Das Bild gehört zum Alltag? In der Straßenbahn sitzen Kleinkinder im Kinderwagen, die nahezu hypnotisiert auf einen Bildschirm starren. Dadurch verschaffen sich Eltern ein wenig Ruhe in ihrem stressigen Alltag. Die Knirpse sind beschäftigt, sie kreischen und weinen nicht. Dieses digitale Idyll hat schwerwiegende Folgen für die Entwicklung des Kindes. Mit den möglichen Konsequenzen wie Übergewicht und Sehverschlechterung sind die meisten vertraut. Doch es gibt mehr.
Kleinkinder, die oft mit dem Tablet spielen oder vor dem Fernseher hocken, verbringen viel Zeit drinnen. Sie gehen nicht oft genug nach draußen. Wenn den Kleinen die tägliche Portion an frischer Luft fehlt, wird ihr Immunsystem geschwächt.

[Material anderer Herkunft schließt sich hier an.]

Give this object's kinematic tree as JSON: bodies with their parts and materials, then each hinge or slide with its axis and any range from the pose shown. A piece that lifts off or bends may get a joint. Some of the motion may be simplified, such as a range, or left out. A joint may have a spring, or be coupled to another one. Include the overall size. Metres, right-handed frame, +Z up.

Sie werden anfälliger für zahlreiche Krankheiten. Ein Vitamin-D-Mangel kann ebenfalls auftreten.
Außerdem fördern iPads die motorischen und sozialen Fähigkeiten nicht genug, wodurch diese eingeschränkt werden. Vielen Muskeln fehlt die Aktivität, wenn sich ausschließlich die Finger über den Bildschirm bewegen. Bei greifbarem Spielzeugen sind weit mehr Muskeln gefordert. Auch haben iPad-Kinder wenig Interesse, sich motorische Fähigkeiten wie Radfahren und Schwimmen anzueignen. Eine erhöhte Bildschirmzeit kann zu einer verringerten Interaktion mit Eltern und Gleichaltrigen führen, was besonders in jungen Jahren wichtig für ihre soziale Entwicklung ist.
In einer französischen Studie haben Ärzte des Hopital Mere Enfant in Lyon untersucht, ob Tabletspiele genauso gut wie das Beruhigungsmittel Midazolam, ein Betäubungsmittel, das vor operativen Eingriffen zur Verwendung kommt, wirkt. Ihr Ergebnis ist erschreckend. Beides wirkt gleich gut, wenngleich das iPad in einem Punkt sogar besser abschneidet. Wie das Beruhigungsmedikament haben die kleinen Bildschirme ein hohes Suchtpotenzial. Kleinkinder werden abhängig von iPad und Co., vor allem, was das Beruhigen und Entspannen betrifft.
Zudem haben kanadische Forscher/innen untersucht, ob die Nutzung von iPads mit Wutanfällen im jüngeren Alter zusammenhängt. Dafür wurden 315 Eltern von Kleinkindern in der Altersspanne von dreieinhalb bis fünfeinhalb Jahren befragt. Sie sind zu dem Ergebnis gekommen, dass der Tablet-Gebrauch von Kindern im Alter von dreieinhalb Jahren im darauffolgenden Jahr mit einer höheren Anzahl von Wutausbrüchen verbunden war. Worauf sich das zurückführen lässt? Kinder, die nach Wutausbrüchen mit dem Spielen auf einem Tablet beruhigt werden, lernen nicht, mit ihrer Wut umzugehen. Daher können sie auch ihre Emotionen den Umständen entsprechend nicht regulieren. Die einfache Forderung der Wissenschaft? Eltern werden dazu ermutigt, die Bildschirmzeit von Kleinkindern zu verkürzen und das aktive Spielen zu fördern.